- Request -
Give only the number of lines that include the string "with".

- Supplied information -

______

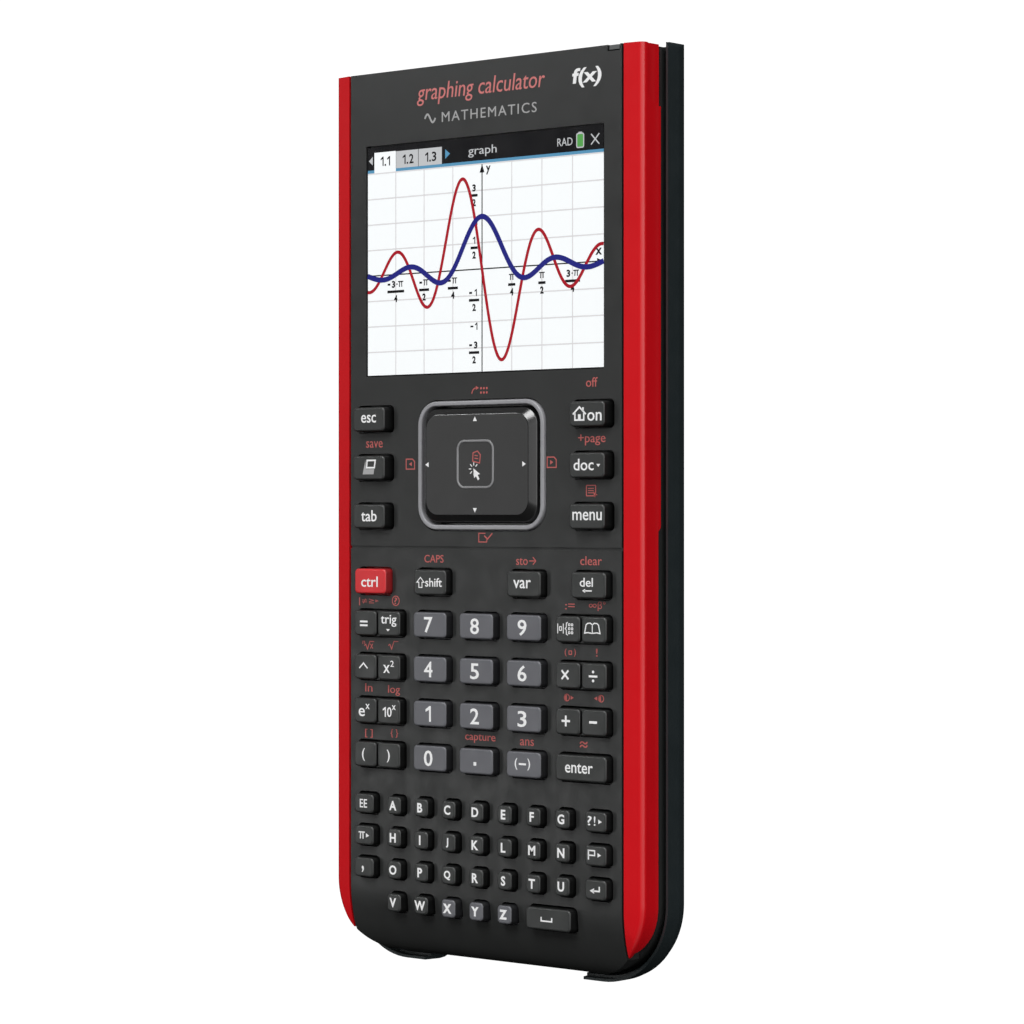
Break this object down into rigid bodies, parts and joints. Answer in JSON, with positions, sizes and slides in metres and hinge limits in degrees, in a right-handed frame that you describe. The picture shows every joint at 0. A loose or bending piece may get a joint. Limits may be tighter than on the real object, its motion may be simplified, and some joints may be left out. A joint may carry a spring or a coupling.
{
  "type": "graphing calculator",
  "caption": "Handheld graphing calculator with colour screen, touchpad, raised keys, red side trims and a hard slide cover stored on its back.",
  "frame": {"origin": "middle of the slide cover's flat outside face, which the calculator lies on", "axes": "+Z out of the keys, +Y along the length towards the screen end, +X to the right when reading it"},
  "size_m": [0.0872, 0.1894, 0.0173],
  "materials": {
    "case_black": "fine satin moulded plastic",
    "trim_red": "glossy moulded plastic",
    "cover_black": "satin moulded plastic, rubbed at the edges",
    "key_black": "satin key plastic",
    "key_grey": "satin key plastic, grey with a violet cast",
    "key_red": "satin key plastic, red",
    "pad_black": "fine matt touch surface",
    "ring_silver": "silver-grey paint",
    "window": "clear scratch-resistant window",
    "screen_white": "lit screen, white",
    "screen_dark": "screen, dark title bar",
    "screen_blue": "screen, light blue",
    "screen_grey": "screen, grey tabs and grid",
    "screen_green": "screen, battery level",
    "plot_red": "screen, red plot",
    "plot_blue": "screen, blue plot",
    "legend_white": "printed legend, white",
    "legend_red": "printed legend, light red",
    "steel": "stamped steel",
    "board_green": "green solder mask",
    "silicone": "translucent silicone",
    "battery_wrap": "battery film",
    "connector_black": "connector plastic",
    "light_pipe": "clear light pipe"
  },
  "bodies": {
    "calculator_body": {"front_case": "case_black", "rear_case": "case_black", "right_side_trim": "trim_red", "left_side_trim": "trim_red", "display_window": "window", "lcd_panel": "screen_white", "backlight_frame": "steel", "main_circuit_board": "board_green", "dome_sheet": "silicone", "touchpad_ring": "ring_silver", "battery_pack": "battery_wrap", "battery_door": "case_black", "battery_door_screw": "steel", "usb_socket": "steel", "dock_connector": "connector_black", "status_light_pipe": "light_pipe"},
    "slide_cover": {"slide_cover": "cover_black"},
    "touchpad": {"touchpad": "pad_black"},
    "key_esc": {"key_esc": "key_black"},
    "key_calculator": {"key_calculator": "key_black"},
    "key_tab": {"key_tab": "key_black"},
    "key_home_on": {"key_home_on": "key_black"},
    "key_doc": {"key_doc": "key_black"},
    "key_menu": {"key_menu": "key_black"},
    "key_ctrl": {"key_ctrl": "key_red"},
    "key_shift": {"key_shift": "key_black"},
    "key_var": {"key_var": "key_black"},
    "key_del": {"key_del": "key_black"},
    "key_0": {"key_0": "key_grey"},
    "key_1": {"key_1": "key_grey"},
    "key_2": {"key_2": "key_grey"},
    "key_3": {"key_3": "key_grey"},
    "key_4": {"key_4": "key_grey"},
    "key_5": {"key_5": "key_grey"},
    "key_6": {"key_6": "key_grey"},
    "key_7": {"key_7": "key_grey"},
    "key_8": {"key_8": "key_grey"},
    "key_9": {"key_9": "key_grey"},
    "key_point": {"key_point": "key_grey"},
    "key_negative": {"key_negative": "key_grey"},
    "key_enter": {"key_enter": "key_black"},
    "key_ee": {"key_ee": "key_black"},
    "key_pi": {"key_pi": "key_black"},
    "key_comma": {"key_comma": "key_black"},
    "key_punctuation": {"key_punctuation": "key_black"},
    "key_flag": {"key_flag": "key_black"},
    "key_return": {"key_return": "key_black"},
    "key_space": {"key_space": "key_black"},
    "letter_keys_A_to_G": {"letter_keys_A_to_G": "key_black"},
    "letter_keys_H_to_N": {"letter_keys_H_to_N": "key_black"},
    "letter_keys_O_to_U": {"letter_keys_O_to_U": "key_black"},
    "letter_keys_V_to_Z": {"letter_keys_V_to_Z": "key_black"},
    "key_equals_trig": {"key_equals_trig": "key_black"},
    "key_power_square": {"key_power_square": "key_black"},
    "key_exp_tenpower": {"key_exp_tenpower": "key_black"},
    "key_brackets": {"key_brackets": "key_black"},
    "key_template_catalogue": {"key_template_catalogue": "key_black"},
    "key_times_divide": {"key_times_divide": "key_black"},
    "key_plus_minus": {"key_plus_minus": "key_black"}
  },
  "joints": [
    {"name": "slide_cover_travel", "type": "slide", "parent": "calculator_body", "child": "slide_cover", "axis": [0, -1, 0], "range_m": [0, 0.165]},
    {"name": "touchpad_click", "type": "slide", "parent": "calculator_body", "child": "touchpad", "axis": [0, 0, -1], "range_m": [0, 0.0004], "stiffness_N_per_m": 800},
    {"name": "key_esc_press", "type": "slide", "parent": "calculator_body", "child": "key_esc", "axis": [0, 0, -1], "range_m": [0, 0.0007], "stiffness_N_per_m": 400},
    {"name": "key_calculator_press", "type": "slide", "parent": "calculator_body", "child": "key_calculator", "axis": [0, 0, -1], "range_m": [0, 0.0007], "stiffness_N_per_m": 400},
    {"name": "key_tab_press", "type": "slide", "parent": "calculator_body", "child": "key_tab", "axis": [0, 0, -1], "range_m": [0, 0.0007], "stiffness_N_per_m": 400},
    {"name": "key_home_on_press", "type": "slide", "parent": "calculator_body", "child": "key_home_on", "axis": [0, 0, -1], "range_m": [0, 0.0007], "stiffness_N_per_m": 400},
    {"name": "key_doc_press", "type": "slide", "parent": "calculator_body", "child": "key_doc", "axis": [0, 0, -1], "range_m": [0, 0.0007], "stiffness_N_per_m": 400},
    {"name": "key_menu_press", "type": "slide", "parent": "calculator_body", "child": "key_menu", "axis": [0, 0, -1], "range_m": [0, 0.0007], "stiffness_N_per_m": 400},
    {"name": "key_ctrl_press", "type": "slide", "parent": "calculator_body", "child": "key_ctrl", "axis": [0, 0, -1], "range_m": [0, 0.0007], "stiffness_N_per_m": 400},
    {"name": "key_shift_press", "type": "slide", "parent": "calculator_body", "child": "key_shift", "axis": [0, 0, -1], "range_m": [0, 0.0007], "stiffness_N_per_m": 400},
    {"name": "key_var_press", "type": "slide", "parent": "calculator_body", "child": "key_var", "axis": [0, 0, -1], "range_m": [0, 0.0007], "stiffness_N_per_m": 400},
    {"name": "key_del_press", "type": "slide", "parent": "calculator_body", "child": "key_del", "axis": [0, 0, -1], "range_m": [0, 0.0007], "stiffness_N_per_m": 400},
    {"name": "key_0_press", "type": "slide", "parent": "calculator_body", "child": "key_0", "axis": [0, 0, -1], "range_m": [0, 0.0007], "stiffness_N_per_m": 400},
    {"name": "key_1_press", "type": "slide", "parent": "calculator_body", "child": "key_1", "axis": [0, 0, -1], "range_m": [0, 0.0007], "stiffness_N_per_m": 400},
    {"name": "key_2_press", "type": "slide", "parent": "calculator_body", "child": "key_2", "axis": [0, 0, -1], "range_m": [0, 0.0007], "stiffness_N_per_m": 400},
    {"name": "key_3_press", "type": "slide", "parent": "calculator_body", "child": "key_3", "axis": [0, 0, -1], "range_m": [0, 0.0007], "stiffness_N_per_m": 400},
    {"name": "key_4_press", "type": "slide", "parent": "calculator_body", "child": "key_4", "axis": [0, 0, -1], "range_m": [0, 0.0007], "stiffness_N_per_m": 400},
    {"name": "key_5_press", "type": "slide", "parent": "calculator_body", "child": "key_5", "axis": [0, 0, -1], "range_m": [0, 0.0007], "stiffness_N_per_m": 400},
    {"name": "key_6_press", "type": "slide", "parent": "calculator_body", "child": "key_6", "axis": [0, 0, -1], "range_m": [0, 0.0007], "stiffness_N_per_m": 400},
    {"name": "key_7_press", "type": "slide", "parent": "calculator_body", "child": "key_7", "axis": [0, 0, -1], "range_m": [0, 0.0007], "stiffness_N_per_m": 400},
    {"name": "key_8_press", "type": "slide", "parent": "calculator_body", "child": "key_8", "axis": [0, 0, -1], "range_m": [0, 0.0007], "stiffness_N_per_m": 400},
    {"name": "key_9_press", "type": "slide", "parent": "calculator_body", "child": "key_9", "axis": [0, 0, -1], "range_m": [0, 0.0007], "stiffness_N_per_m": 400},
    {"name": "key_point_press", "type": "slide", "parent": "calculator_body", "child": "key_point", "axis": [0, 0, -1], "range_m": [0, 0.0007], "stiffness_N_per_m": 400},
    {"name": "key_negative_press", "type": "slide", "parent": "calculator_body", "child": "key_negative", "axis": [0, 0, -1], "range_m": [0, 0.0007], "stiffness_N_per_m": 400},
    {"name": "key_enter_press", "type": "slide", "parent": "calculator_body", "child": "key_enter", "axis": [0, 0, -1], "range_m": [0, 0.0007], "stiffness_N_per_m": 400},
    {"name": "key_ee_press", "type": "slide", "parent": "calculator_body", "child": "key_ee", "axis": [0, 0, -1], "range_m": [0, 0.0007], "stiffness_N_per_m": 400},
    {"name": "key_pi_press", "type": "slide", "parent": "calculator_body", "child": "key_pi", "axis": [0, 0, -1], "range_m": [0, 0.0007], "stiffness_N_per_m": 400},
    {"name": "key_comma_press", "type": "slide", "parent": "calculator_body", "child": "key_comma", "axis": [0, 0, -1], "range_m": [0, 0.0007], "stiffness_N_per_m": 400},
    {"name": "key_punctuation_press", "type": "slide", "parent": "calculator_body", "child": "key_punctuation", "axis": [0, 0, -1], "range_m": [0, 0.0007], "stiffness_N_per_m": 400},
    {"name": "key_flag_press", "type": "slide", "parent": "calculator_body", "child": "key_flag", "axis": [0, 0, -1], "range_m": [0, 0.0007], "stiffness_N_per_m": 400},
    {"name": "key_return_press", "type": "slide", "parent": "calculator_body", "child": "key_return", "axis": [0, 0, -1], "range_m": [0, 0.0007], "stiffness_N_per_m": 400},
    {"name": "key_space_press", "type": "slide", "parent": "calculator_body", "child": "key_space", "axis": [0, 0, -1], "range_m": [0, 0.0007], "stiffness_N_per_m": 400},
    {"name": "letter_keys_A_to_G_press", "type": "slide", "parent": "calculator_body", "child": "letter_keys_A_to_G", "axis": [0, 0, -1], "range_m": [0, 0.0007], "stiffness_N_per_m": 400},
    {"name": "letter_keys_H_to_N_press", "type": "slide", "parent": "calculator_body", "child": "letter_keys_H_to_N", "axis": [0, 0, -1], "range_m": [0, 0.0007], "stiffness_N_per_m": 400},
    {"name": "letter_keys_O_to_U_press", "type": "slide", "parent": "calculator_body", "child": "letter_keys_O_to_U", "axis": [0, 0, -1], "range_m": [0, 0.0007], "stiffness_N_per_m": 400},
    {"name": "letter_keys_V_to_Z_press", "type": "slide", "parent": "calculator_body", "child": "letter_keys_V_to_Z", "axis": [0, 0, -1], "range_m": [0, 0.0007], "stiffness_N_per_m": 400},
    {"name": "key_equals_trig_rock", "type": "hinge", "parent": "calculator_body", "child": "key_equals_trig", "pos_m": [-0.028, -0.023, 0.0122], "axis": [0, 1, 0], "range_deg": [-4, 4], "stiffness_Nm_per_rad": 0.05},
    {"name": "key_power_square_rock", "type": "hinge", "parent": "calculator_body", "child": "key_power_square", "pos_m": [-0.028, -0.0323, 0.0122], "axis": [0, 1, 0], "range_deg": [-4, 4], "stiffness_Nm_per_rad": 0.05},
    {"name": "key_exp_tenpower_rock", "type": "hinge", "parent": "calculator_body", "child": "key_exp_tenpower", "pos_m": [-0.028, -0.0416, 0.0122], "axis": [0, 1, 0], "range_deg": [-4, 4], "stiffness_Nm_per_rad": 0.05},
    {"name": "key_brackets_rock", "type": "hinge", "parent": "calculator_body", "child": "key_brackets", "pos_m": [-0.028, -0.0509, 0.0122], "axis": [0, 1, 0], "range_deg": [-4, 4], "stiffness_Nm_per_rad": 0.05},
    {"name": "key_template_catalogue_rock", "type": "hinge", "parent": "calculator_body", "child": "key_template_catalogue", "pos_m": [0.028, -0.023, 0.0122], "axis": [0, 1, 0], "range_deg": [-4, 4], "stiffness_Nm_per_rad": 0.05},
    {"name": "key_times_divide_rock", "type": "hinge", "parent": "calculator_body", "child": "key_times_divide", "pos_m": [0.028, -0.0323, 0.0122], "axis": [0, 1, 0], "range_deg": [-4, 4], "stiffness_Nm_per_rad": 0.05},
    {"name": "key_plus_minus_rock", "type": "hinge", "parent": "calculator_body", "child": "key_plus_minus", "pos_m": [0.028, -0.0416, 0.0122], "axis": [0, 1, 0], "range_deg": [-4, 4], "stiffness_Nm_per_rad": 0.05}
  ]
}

______

- Answer to this exercise -
3